According to Mr. Vélez, co-founder and CEO of Nubank, the opportunity was obvious: the financial ecosystem in Brazil was inefficient and inaccessible, with five banks controlling over 80% of the country’s assets, annual credit card interest rates running up to 300%, and a third of the population still unbanked. As stated by Nubank, bank branches only exist in around 60% of Brazil’s cities. Thus, the starting conditions for a digital platform were particularly good, as it can support customers regardless of their location. Moreover, the company estimates that it has provided the first credit card or bank account to approximately 5.1 million people as of September 30, 2021.
“We still have over 250 million people in Latin America that have no access to banking. They are literally putting cash under their mattress”, Mr. Vélez said.
With additional buy-ins from backers like Ribbit, Tencent, Invesco, Warren Buffett's Berkshire Hathaway, which made a USD 500 million investment in the parent company of Nubank, and Mr. Vélez’s former employer venture capital firm Sequoia, Nubank is pushing the online banking expansion across the LatAm region. To date, the company estimates that its no-fee structure has saved its customers over USD 2 billion.

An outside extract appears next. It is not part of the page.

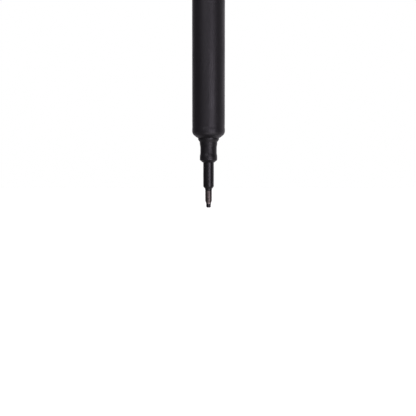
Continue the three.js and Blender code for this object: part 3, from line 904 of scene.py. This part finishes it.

“We do not think the banking branch will survive the way it is”, Mr. Vélez said. “It is too costly to serve the majority of users, especially in emerging markets [like Latin America] where you have a very high cost of operations, so a lot of that physical infrastructure will probably disappear [...] most of the providers of financial services 5 - 10 years from now will be digital companies that will be focusing on the customer, will have a lot of efficiencies, and be decreasing fees and interest rates for everybody.”